-- BEGIN SUPPLIED MATERIAL --
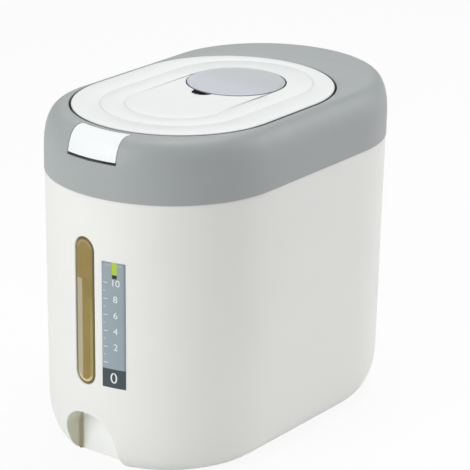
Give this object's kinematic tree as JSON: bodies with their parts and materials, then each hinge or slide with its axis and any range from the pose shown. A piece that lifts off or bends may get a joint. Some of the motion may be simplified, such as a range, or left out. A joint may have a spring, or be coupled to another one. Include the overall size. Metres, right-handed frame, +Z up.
{
  "type": "rice bucket",
  "caption": "Free-standing rice bucket with a hinged flush lid, a front push flap, a sight window and a lift-out desiccant cap.",
  "frame": {"origin": "centre of the flat base, on the surface it stands on", "axes": "+Z up, -Y out of the front with the push flap, +Y along the length to the hinge, +X across the width"},
  "size_m": [0.185, 0.305, 0.26],
  "materials": {
    "bucket_white": "smooth moulded plastic, satin",
    "window_amber": "translucent amber, polished",
    "seal_grey": "soft seal",
    "label_grey": "printed film, semi-gloss",
    "collar_grey": "smooth moulded plastic, satin",
    "inner_grey": "plain moulded plastic",
    "screw_steel": "zinc-plated",
    "button_white": "smooth moulded plastic, gloss",
    "pin_steel": "drawn wire",
    "inner_white": "plain moulded plastic",
    "spring_steel": "spring wire",
    "lid_white": "smooth moulded plastic, satin",
    "gasket_white": "soft seal",
    "cap_grey": "smooth moulded plastic, satin"
  },
  "bodies": {
    "root": {"bucket": "bucket_white", "sight_window": "window_amber", "window_gasket": "seal_grey", "level_label": "label_grey", "collar": "collar_grey", "latch_housing": "inner_grey", "latch_housing_screws": "screw_steel", "latch_pin": "pin_steel", "latch_spring": "spring_steel", "hinge_housing": "inner_grey", "hinge_housing_screws": "screw_steel", "hinge_pin": "pin_steel", "hinge_spring_left": "spring_steel", "hinge_spring_right": "spring_steel"},
    "lid": {"lid_cover": "lid_white", "lid_liner": "inner_white", "lid_gasket": "gasket_white", "desiccant_cup": "inner_white", "lid_hinge_bracket": "inner_white", "hinge_bracket_screws": "screw_steel"},
    "cap": {"desiccant_cap": "cap_grey", "cap_seal": "gasket_white"},
    "button": {"latch_button": "button_white"},
    "slider": {"latch_slider": "inner_white"}
  },
  "joints": [
    {"name": "lid_hinge", "type": "hinge", "parent": "root", "child": "lid", "pos_m": [0, 0.114, 0.252], "axis": [-1, 0, 0], "range_deg": [0, 95]},
    {"name": "cap_lift", "type": "slide", "parent": "lid", "child": "cap", "axis": [0, 0, 1], "range_m": [0, 0.025]},
    {"name": "button_press", "type": "hinge", "parent": "root", "child": "button", "pos_m": [0, -0.1385, 0.252], "axis": [1, 0, 0], "range_deg": [0, 8], "stiffness_Nm_per_rad": 0.033, "springref_deg": -2.86},
    {"name": "slider_push", "type": "slide", "parent": "root", "child": "slider", "axis": [0, 1, 0], "range_m": [0, 0.0017], "deforming": ["latch_spring"]}
  ],
  "couplings": [
    {"joint": "slider_push", "follows": "button_press", "m_per_rad": 0.0105}
  ]
}
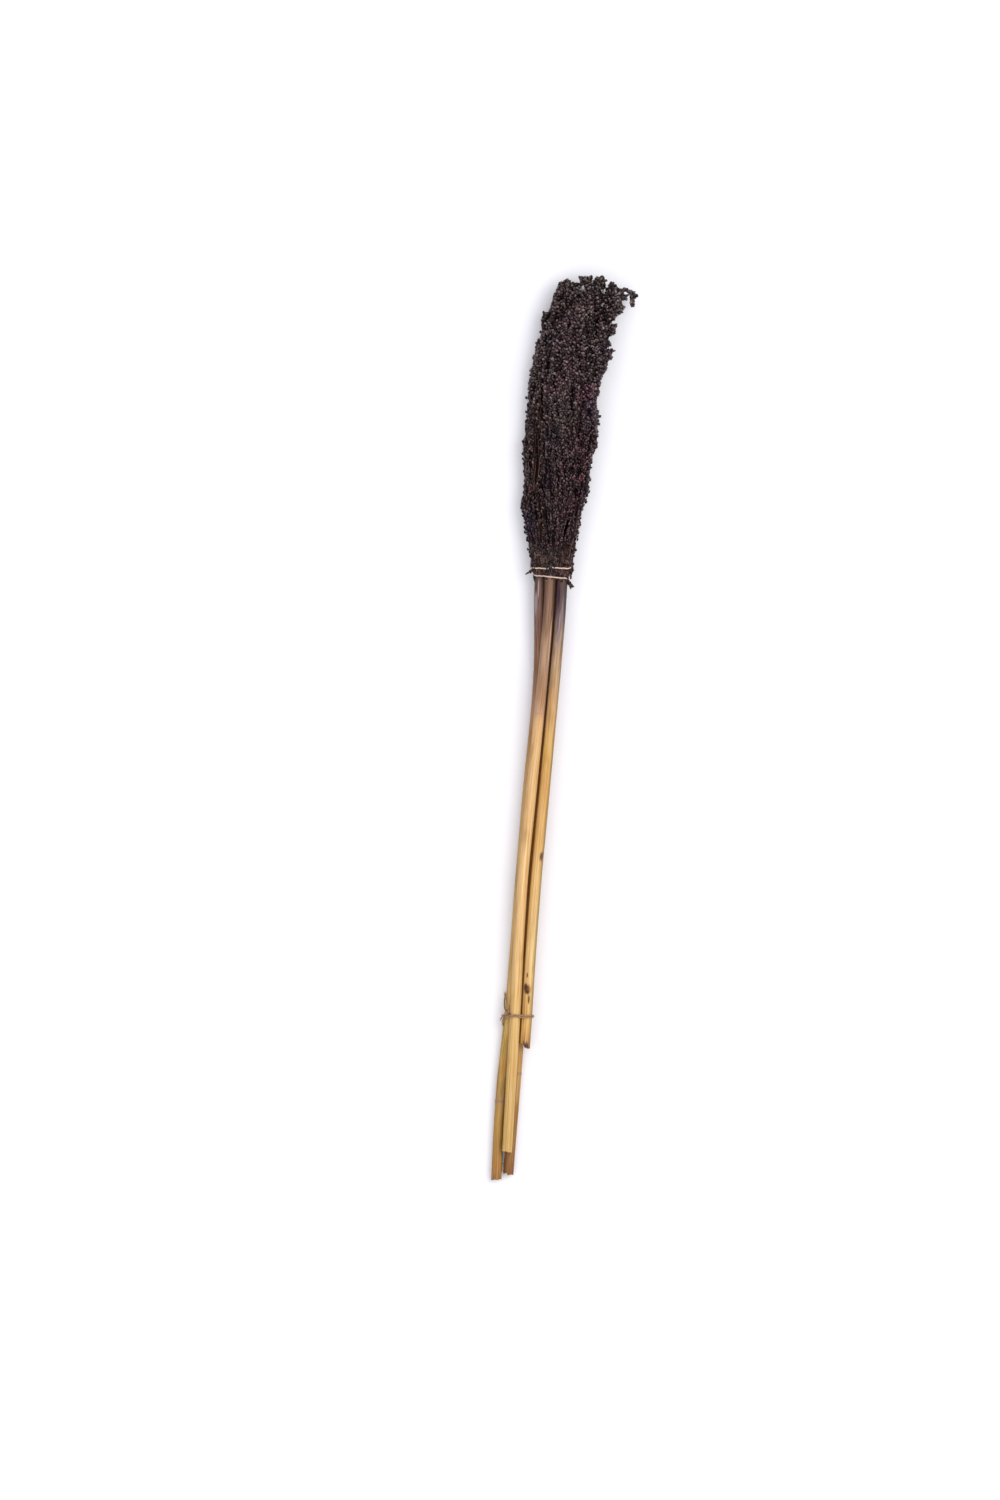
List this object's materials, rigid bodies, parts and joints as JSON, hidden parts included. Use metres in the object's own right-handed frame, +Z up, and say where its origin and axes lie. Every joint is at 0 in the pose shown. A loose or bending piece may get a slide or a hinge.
-- END SUPPLIED MATERIAL --
▶ WRITTEN REQUEST:
Copy out each line of the material that holds the word "bodies".

▶ REPLY TO THE EXERCISE:
Give this object's kinematic tree as JSON: bodies with their parts and materials, then each hinge or slide with its axis and any range from the pose shown. A piece that lifts off or bends may get a joint. Some of the motion may be simplified, such as a range, or left out. A joint may have a spring, or be coupled to another one. Include the overall size. Metres, right-handed frame, +Z up.
  "bodies": {
List this object's materials, rigid bodies, parts and joints as JSON, hidden parts included. Use metres in the object's own right-handed frame, +Z up, and say where its origin and axes lie. Every joint is at 0 in the pose shown. A loose or bending piece may get a slide or a hinge.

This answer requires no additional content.